● **INFORMATION SUPPLIED**:
>> start
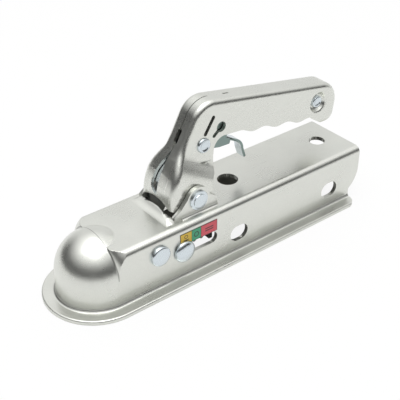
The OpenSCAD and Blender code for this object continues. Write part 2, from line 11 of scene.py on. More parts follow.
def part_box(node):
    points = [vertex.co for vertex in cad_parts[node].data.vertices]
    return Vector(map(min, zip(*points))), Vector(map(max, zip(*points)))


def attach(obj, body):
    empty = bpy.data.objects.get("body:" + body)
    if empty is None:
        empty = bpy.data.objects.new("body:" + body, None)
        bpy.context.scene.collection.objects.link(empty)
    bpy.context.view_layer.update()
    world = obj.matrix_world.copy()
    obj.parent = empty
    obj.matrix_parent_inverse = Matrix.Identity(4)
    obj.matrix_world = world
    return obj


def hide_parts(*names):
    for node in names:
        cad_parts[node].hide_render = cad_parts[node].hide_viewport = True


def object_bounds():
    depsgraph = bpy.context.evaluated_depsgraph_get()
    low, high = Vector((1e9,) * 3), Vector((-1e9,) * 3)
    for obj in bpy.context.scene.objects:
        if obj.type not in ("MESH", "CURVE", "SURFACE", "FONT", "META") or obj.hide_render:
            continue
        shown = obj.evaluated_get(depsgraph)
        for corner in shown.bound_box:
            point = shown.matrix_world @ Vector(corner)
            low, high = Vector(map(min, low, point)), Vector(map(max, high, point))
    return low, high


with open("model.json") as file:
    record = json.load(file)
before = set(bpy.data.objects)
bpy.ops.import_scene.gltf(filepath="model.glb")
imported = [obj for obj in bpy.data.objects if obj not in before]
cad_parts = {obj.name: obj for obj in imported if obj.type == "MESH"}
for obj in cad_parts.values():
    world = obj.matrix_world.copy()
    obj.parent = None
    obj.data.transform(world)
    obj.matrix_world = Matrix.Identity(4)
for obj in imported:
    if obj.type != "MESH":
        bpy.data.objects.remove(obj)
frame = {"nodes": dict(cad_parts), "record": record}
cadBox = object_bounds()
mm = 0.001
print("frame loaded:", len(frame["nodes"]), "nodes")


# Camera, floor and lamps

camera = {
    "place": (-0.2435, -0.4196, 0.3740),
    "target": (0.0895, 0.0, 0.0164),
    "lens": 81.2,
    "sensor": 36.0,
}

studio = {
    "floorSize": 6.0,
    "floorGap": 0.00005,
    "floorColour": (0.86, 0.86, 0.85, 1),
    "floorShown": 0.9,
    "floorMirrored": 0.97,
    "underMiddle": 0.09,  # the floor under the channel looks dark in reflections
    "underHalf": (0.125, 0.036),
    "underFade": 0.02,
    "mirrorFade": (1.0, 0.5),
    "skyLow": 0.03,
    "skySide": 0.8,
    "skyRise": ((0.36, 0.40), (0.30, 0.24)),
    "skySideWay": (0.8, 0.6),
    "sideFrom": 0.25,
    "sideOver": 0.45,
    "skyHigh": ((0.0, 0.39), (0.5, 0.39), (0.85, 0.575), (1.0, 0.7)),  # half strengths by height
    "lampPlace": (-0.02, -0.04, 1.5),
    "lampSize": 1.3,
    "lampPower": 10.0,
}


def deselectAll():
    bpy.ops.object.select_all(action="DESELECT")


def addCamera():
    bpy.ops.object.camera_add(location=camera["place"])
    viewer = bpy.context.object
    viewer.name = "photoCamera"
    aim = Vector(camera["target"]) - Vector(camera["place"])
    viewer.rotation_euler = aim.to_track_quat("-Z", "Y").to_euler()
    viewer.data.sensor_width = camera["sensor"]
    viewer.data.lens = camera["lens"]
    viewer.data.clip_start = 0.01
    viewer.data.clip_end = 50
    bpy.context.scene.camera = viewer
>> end
● **OBJECTIVE**:
Tally how many lines in the material above hold the word "json". Write only that number.

● **OUTPUT BELOW**:
2